J’ai proposé de constituer des groupes de travail de façon à réfléchir à comment créer des espaces qui soient équipés de low tech et accessibles pour les gens exposés aux canicules. 

Apres avoir lancé ce projet, j’étais bien sûr très inquiète de la suite, rien n’était gagné, seul un prof de l’ENSA Lyon me soutenait et les autres disaient que la Métropole du grand Lyon avaient bien d’autres priorités. J’ai du produire des témoignages dont celui de mon amie pour qu’ils prennent enfin conscience de cette réalité dramatique, là à deux pas de chez eux. Finalement j’ai pu proposer ce sujet comme projet de fin d’études, et  surtout en présence des autorités de la Métropole avec possibilité de les mettre en action. 

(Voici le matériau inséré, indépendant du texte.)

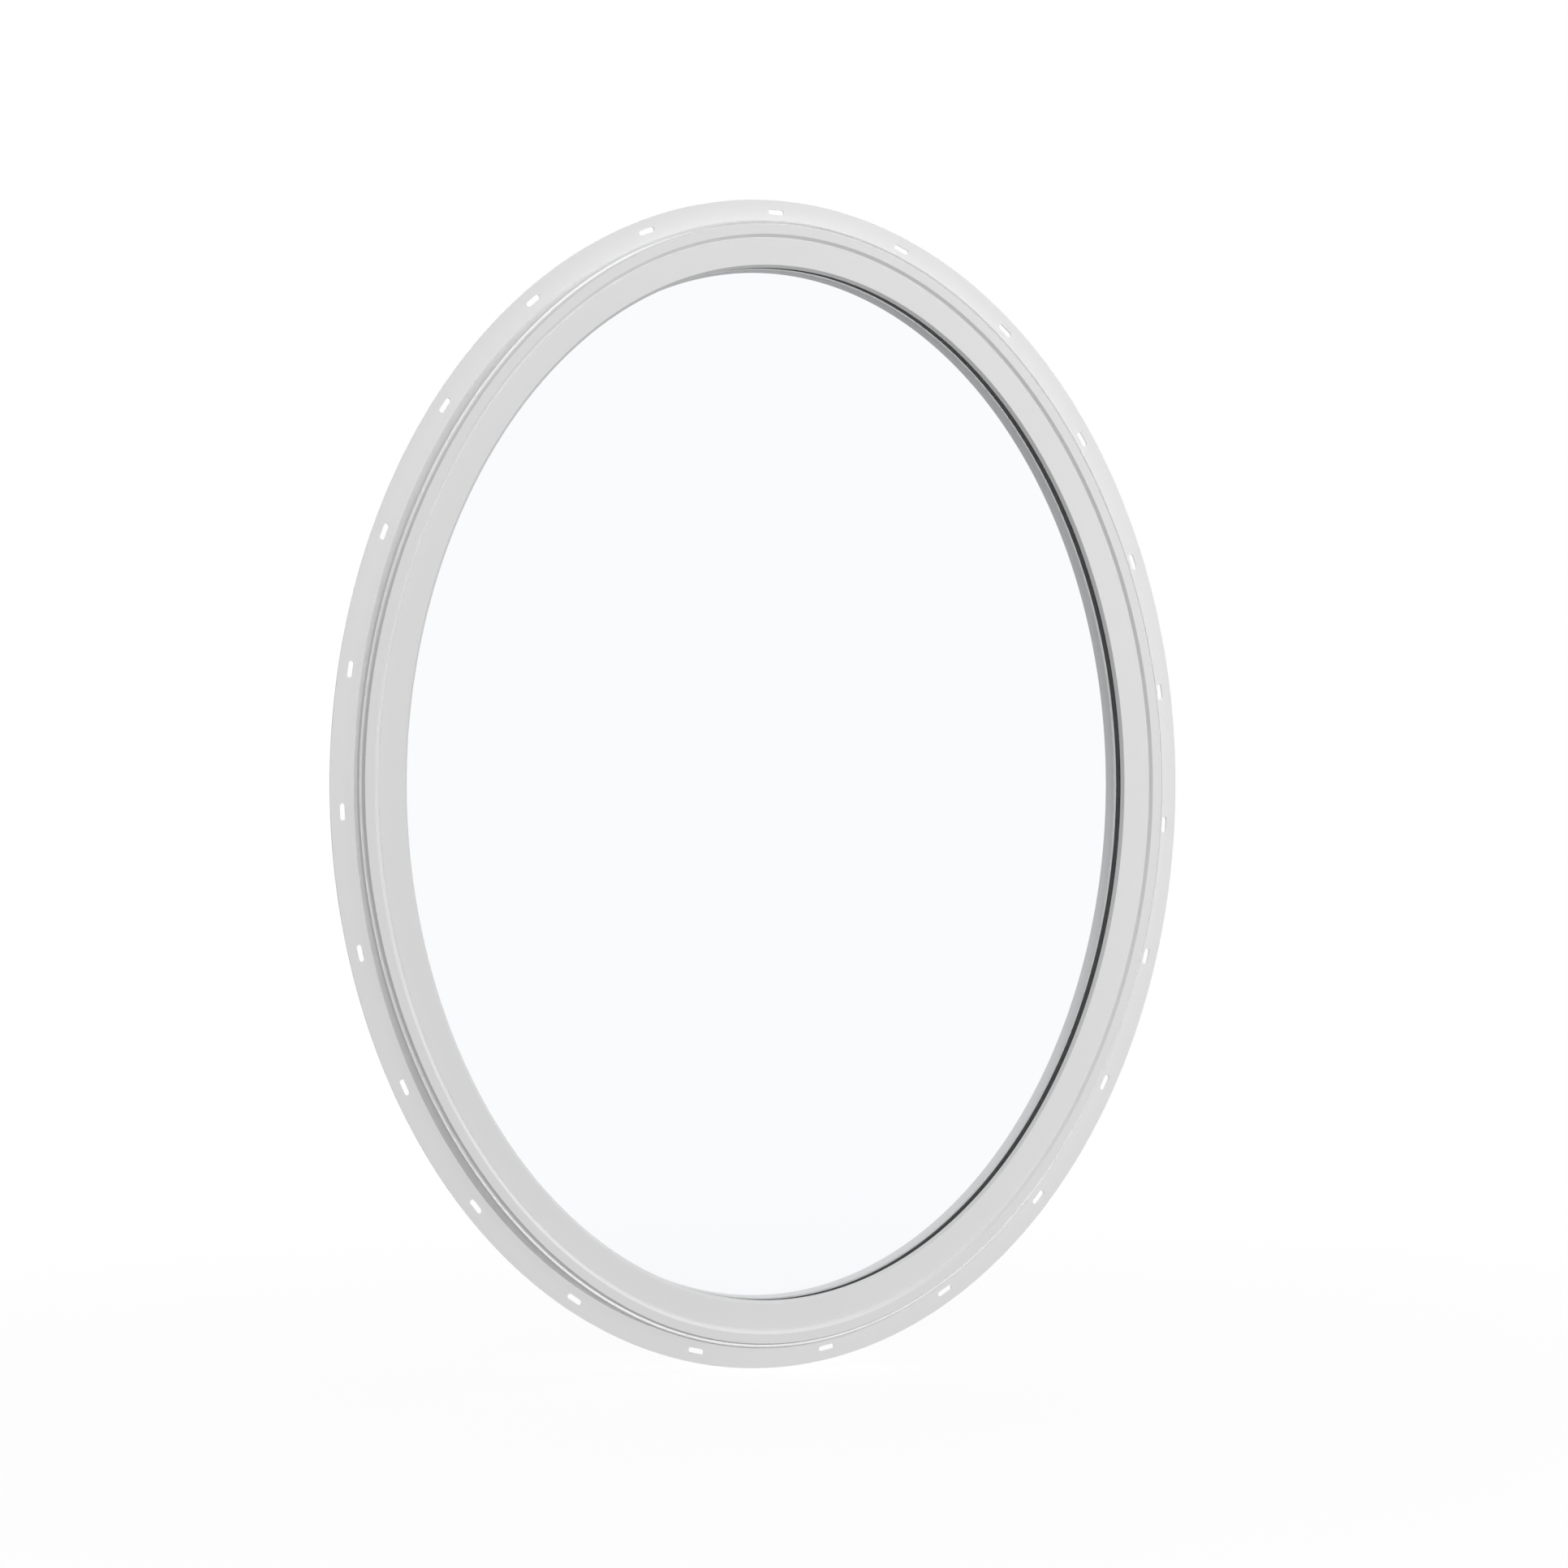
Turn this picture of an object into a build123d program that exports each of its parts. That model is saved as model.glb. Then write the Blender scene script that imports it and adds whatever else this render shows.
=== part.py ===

C’était très difficile à imaginer mais, figures toi qu’ils ont tous adhéré à l’idée aussi bien l’école que les représentants de la Métropole.

C’est ainsi que, depuis la semaine dernière, je participe au lancement d’un nouveau programme appelé « Des ilots de fraîcheur pour tous », porté par la Métropole. Ils vont me nommer cheffe de projet car ils veulent aussi que l’on organise des espaces de rencontre au sein de ces nouveaux ilots.  

Bien entendu ce projet ne règlera pas tout, mais il contribuera à ce que les futures canicules soient moins dangereuses pour les habitants. Si ce programme avait existé plus tôt, mon amie Anouchka aurait pu continuer sa formation.